We  can now introduce new notation, analogous to the notation at the end of the univariate competing the square section above. Let $$\boldsymbol\Sigma_n = \boldsymbol A^{-1}$$ and $$\boldsymbol\mu_n = \boldsymbol A^{-1}\boldsymbol b$$. Then the expression above becomes

$$-\frac{1}{2}\left(\boldsymbol\mu'\boldsymbol \Sigma_n^{-1}\boldsymbol\mu - \boldsymbol\mu'\boldsymbol \Sigma_n^{-1}\boldsymbol \mu_n - \boldsymbol \mu_n'\boldsymbol \Sigma_n^{-1}\boldsymbol\mu + \boldsymbol \mu_n'\boldsymbol \Sigma_n^{-1}\boldsymbol \mu_n\right).$$

It is now obvious that we can factor the above expression into

$$-\frac{1}{2}\left(\boldsymbol\mu - \boldsymbol\mu_n\right)'\boldsymbol\Sigma_n^{-1}\left(\boldsymbol\mu - \boldsymbol\mu_n\right).$$

If you don't see why, try expanding the expression above.

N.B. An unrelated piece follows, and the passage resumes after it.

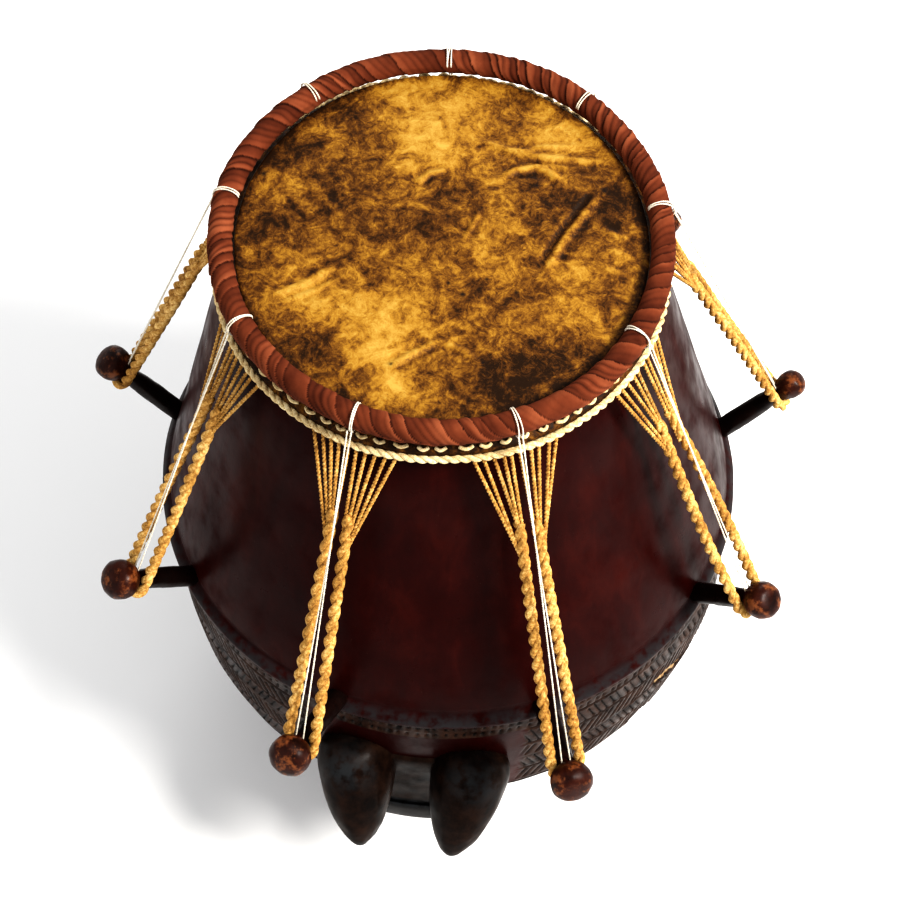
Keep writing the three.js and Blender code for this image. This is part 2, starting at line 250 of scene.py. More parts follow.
# ---- Materials -----------------------------------------------------------------------------------
class Nodes:
    """A short way to write a material's nodes."""

    def __init__(self, name):
        self.material = bpy.data.materials.new(name)
        self.material.use_nodes = True
        self.tree = self.material.node_tree
        self.shader = self.tree.nodes["Principled BSDF"]
        self.place = self.add("ShaderNodeTexCoord").outputs["Object"]

    def add(self, kind, **settings):
        node = self.tree.nodes.new(kind)
        for key, value in settings.items():
            setattr(node, key, value)
        return node

    def link(self, value, socket):
        if isinstance(value, bpy.types.NodeSocket):
            self.tree.links.new(value, socket)
        else:
            socket.default_value = value

    def noise(self, scale, detail=4.0, rough=0.55, distortion=0.0, stretch=None):
        node = self.add("ShaderNodeTexNoise")
        where = self.place
        if stretch:
            mapping = self.add("ShaderNodeMapping")
            self.link(where, mapping.inputs["Vector"])
            mapping.inputs["Scale"].default_value = stretch
            where = mapping.outputs["Vector"]
        self.link(where, node.inputs["Vector"])
        node.inputs["Scale"].default_value = scale
        node.inputs["Detail"].default_value = detail
        node.inputs["Roughness"].default_value = rough
        node.inputs["Distortion"].default_value = distortion
        return node.outputs["Fac"]

    def spots(self, scale, low, high):
        """Small round spots: 1 inside, 0 outside."""
        node = self.add("ShaderNodeTexVoronoi")
        self.link(self.place, node.inputs["Vector"])
        node.inputs["Scale"].default_value = scale
        return self.range(node.outputs["Distance"], low, high, 1, 0)

    def range(self, value, low, high, to_low=0.0, to_high=1.0):
        node = self.add("ShaderNodeMapRange", interpolation_type="SMOOTHSTEP")
        self.link(value, node.inputs["Value"])
        for key, number in (("From Min", low), ("From Max", high), ("To Min", to_low), ("To Max", to_high)):
            node.inputs[key].default_value = number
        return node.outputs["Result"]

    def tone(self, name):
        return self.add("ShaderNodeAttribute", attribute_name=name).outputs["Fac"]

    def math(self, operation, a, b=0.0):
        node = self.add("ShaderNodeMath", operation=operation)
        self.link(a, node.inputs[0])
        self.link(b, node.inputs[1])
        return node.outputs[0]

    def ramp(self, value, *stops):
        node = self.add("ShaderNodeValToRGB")
        elements = node.color_ramp.elements
        while len(elements) < len(stops):
            elements.new(0.5)
        for element, (position, colour) in zip(elements, stops):
            element.position = position
            element.color = (*colour, 1)
        self.link(value, node.inputs["Fac"])
        return node.outputs["Color"]

    def mix(self, share, a, b):
        node = self.add("ShaderNodeMix", data_type="RGBA")
        self.link(share, node.inputs["Factor"])
        for value, key in ((a, "A"), (b, "B")):
            socket = [s for s in node.inputs if s.name == key and s.type == "RGBA"][0]
            self.link(value if isinstance(value, bpy.types.NodeSocket) else (*value, 1), socket)
        return [s for s in node.outputs if s.type == "RGBA"][0]

    def bump(self, height, strength, distance, under=None):
        node = self.add("ShaderNodeBump")
        node.inputs["Strength"].default_value = strength
        node.inputs["Distance"].default_value = distance
        self.link(height, node.inputs["Height"])
        if under is not None:
            self.link(under, node.inputs["Normal"])
        return node.outputs["Normal"]

    def finish(self, colour, roughness, normal=None, **sockets):
        self.link(colour, self.shader.inputs["Base Color"])
        self.link(roughness, self.shader.inputs["Roughness"])
        if normal is not None:
            self.link(normal, self.shader.inputs["Normal"])
        for key, value in sockets.items():
            self.link(value, self.shader.inputs[key.replace("_", " ")])
        return self.material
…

Replacing the terms into the exponential function, we see that the posterior distribution is proportional to

$$\exp\left\{-\frac{1}{2}\left(\boldsymbol\mu - \boldsymbol\mu_n\right)'\boldsymbol\Sigma_n^{-1}\left(\boldsymbol\mu - \boldsymbol\mu_n\right)\right\}.$$

Because this is proportional to the probability density function for a multivariate Normal distribution with mean vector $$\boldsymbol\mu_n$$ and covariance matrix $$\boldsymbol\Sigma_n$$, we know the exact form of the posterior distribution for the multivariate Normal mean vector $$\boldsymbol\mu$$ when the prior is also multivariate Normal:

$$\boldsymbol\mu\mid \boldsymbol Y \sim \mbox{Multivariate Normal}_p\left(\boldsymbol\mu_n,\boldsymbol\Sigma_n\right),$$

where

$$\begin{eqnarray}\boldsymbol\Sigma_n = \boldsymbol A^{-1}&=&\left(N\boldsymbol\Sigma^{-1} + \boldsymbol V^{-1}\right)^{-1},\\\boldsymbol\mu_n = \boldsymbol A^{-1}\boldsymbol b&=&\boldsymbol\Sigma_n\left(N\boldsymbol\Sigma^{-1}\bar{\boldsymbol y} + \boldsymbol V^{-1}\boldsymbol\mu_0\right).\end{eqnarray}$$

This is analogous to the posterior distribution in the univariate case, as can be easily seen by comparing the parameters of the respective posteriors.